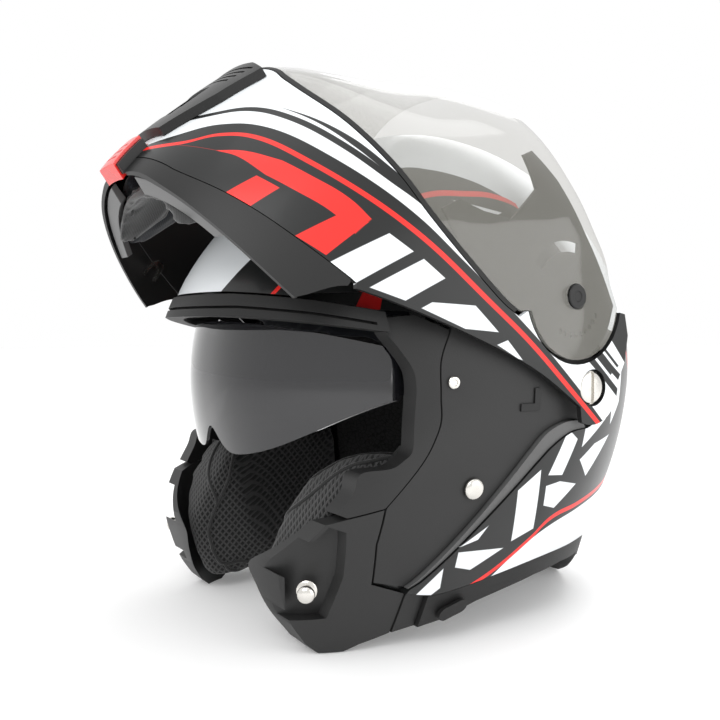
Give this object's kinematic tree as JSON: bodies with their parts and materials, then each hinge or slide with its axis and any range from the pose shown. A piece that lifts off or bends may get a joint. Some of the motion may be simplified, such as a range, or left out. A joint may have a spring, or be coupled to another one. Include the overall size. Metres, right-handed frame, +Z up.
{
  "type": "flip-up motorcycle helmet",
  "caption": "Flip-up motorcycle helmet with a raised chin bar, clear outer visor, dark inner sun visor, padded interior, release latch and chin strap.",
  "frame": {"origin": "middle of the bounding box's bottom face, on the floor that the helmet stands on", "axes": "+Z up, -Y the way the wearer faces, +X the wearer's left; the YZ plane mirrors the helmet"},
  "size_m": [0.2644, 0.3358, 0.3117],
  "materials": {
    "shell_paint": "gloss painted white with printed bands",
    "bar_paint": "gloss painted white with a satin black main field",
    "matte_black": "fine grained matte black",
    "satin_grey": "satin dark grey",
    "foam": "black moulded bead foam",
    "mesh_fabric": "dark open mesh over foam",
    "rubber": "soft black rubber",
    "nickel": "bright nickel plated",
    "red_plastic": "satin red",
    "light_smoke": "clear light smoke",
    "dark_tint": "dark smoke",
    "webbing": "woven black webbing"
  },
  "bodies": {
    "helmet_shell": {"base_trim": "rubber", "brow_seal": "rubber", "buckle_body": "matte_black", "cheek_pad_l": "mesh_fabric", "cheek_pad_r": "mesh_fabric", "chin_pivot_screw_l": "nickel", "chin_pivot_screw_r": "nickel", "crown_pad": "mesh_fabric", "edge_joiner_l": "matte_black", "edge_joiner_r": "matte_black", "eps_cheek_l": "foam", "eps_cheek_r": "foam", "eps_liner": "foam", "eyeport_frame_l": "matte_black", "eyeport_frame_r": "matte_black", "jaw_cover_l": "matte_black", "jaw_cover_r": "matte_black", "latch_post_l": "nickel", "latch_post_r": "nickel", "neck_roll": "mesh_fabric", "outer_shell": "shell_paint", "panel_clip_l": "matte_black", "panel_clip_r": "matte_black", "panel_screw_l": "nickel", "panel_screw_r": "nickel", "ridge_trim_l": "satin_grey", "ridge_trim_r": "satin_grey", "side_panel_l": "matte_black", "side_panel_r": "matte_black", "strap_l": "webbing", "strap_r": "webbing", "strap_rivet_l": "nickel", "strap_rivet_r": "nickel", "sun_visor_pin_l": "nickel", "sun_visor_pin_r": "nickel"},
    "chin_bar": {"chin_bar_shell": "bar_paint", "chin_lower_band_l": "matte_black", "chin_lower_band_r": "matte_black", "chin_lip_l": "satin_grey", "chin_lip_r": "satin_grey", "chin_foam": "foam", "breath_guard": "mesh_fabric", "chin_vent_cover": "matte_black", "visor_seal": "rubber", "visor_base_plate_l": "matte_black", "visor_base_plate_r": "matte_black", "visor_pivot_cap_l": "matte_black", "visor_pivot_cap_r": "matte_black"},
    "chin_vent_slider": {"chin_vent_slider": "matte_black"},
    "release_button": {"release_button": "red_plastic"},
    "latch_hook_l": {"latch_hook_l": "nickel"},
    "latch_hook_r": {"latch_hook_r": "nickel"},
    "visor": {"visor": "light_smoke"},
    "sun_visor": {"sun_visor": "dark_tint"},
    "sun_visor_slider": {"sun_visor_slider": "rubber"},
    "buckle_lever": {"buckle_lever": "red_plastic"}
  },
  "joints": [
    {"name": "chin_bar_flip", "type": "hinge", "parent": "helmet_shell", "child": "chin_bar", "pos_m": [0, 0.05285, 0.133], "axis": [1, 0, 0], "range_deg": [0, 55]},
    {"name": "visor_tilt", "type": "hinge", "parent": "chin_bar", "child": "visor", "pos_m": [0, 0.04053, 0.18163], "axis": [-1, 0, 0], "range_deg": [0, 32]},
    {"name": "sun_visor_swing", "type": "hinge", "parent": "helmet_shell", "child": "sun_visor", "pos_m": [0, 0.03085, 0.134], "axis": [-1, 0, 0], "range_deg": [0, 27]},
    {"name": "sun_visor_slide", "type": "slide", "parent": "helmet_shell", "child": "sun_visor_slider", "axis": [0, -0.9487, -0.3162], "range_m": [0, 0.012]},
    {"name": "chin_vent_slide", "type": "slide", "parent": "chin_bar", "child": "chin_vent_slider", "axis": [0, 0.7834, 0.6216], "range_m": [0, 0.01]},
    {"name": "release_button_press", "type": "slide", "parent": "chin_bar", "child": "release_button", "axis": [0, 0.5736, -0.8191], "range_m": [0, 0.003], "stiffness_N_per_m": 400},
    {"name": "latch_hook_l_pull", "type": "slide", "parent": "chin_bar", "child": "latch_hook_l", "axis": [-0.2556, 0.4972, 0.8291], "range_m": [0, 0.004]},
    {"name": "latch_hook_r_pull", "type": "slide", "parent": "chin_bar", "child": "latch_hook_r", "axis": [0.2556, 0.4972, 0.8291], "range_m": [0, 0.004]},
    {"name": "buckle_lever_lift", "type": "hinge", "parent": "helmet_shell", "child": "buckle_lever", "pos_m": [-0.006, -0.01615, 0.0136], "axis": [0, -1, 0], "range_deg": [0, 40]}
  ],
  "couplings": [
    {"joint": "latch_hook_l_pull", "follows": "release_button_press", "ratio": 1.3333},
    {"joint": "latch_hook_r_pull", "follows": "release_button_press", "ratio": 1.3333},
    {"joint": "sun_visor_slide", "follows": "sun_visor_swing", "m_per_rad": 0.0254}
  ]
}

*-*-*

=== GIVEN INSTRUCTION ===
Repeat the material above in full, exactly as it stands.

=== WORKED SOLUTION ===
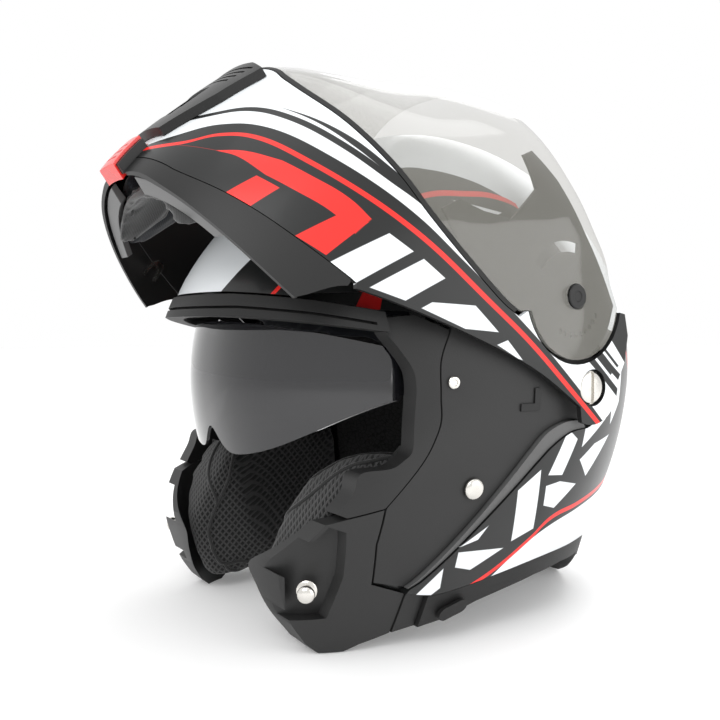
Give this object's kinematic tree as JSON: bodies with their parts and materials, then each hinge or slide with its axis and any range from the pose shown. A piece that lifts off or bends may get a joint. Some of the motion may be simplified, such as a range, or left out. A joint may have a spring, or be coupled to another one. Include the overall size. Metres, right-handed frame, +Z up.
{
  "type": "flip-up motorcycle helmet",
  "caption": "Flip-up motorcycle helmet with a raised chin bar, clear outer visor, dark inner sun visor, padded interior, release latch and chin strap.",
  "frame": {"origin": "middle of the bounding box's bottom face, on the floor that the helmet stands on", "axes": "+Z up, -Y the way the wearer faces, +X the wearer's left; the YZ plane mirrors the helmet"},
  "size_m": [0.2644, 0.3358, 0.3117],
  "materials": {
    "shell_paint": "gloss painted white with printed bands",
    "bar_paint": "gloss painted white with a satin black main field",
    "matte_black": "fine grained matte black",
    "satin_grey": "satin dark grey",
    "foam": "black moulded bead foam",
    "mesh_fabric": "dark open mesh over foam",
    "rubber": "soft black rubber",
    "nickel": "bright nickel plated",
    "red_plastic": "satin red",
    "light_smoke": "clear light smoke",
    "dark_tint": "dark smoke",
    "webbing": "woven black webbing"
  },
  "bodies": {
    "helmet_shell": {"base_trim": "rubber", "brow_seal": "rubber", "buckle_body": "matte_black", "cheek_pad_l": "mesh_fabric", "cheek_pad_r": "mesh_fabric", "chin_pivot_screw_l": "nickel", "chin_pivot_screw_r": "nickel", "crown_pad": "mesh_fabric", "edge_joiner_l": "matte_black", "edge_joiner_r": "matte_black", "eps_cheek_l": "foam", "eps_cheek_r": "foam", "eps_liner": "foam", "eyeport_frame_l": "matte_black", "eyeport_frame_r": "matte_black", "jaw_cover_l": "matte_black", "jaw_cover_r": "matte_black", "latch_post_l": "nickel", "latch_post_r": "nickel", "neck_roll": "mesh_fabric", "outer_shell": "shell_paint", "panel_clip_l": "matte_black", "panel_clip_r": "matte_black", "panel_screw_l": "nickel", "panel_screw_r": "nickel", "ridge_trim_l": "satin_grey", "ridge_trim_r": "satin_grey", "side_panel_l": "matte_black", "side_panel_r": "matte_black", "strap_l": "webbing", "strap_r": "webbing", "strap_rivet_l": "nickel", "strap_rivet_r": "nickel", "sun_visor_pin_l": "nickel", "sun_visor_pin_r": "nickel"},
    "chin_bar": {"chin_bar_shell": "bar_paint", "chin_lower_band_l": "matte_black", "chin_lower_band_r": "matte_black", "chin_lip_l": "satin_grey", "chin_lip_r": "satin_grey", "chin_foam": "foam", "breath_guard": "mesh_fabric", "chin_vent_cover": "matte_black", "visor_seal": "rubber", "visor_base_plate_l": "matte_black", "visor_base_plate_r": "matte_black", "visor_pivot_cap_l": "matte_black", "visor_pivot_cap_r": "matte_black"},
    "chin_vent_slider": {"chin_vent_slider": "matte_black"},
    "release_button": {"release_button": "red_plastic"},
    "latch_hook_l": {"latch_hook_l": "nickel"},
    "latch_hook_r": {"latch_hook_r": "nickel"},
    "visor": {"visor": "light_smoke"},
    "sun_visor": {"sun_visor": "dark_tint"},
    "sun_visor_slider": {"sun_visor_slider": "rubber"},
    "buckle_lever": {"buckle_lever": "red_plastic"}
  },
  "joints": [
    {"name": "chin_bar_flip", "type": "hinge", "parent": "helmet_shell", "child": "chin_bar", "pos_m": [0, 0.05285, 0.133], "axis": [1, 0, 0], "range_deg": [0, 55]},
    {"name": "visor_tilt", "type": "hinge", "parent": "chin_bar", "child": "visor", "pos_m": [0, 0.04053, 0.18163], "axis": [-1, 0, 0], "range_deg": [0, 32]},
    {"name": "sun_visor_swing", "type": "hinge", "parent": "helmet_shell", "child": "sun_visor", "pos_m": [0, 0.03085, 0.134], "axis": [-1, 0, 0], "range_deg": [0, 27]},
    {"name": "sun_visor_slide", "type": "slide", "parent": "helmet_shell", "child": "sun_visor_slider", "axis": [0, -0.9487, -0.3162], "range_m": [0, 0.012]},
    {"name": "chin_vent_slide", "type": "slide", "parent": "chin_bar", "child": "chin_vent_slider", "axis": [0, 0.7834, 0.6216], "range_m": [0, 0.01]},
    {"name": "release_button_press", "type": "slide", "parent": "chin_bar", "child": "release_button", "axis": [0, 0.5736, -0.8191], "range_m": [0, 0.003], "stiffness_N_per_m": 400},
    {"name": "latch_hook_l_pull", "type": "slide", "parent": "chin_bar", "child": "latch_hook_l", "axis": [-0.2556, 0.4972, 0.8291], "range_m": [0, 0.004]},
    {"name": "latch_hook_r_pull", "type": "slide", "parent": "chin_bar", "child": "latch_hook_r", "axis": [0.2556, 0.4972, 0.8291], "range_m": [0, 0.004]},
    {"name": "buckle_lever_lift", "type": "hinge", "parent": "helmet_shell", "child": "buckle_lever", "pos_m": [-0.006, -0.01615, 0.0136], "axis": [0, -1, 0], "range_deg": [0, 40]}
  ],
  "couplings": [
    {"joint": "latch_hook_l_pull", "follows": "release_button_press", "ratio": 1.3333},
    {"joint": "latch_hook_r_pull", "follows": "release_button_press", "ratio": 1.3333},
    {"joint": "sun_visor_slide", "follows": "sun_visor_swing", "m_per_rad": 0.0254}
  ]
}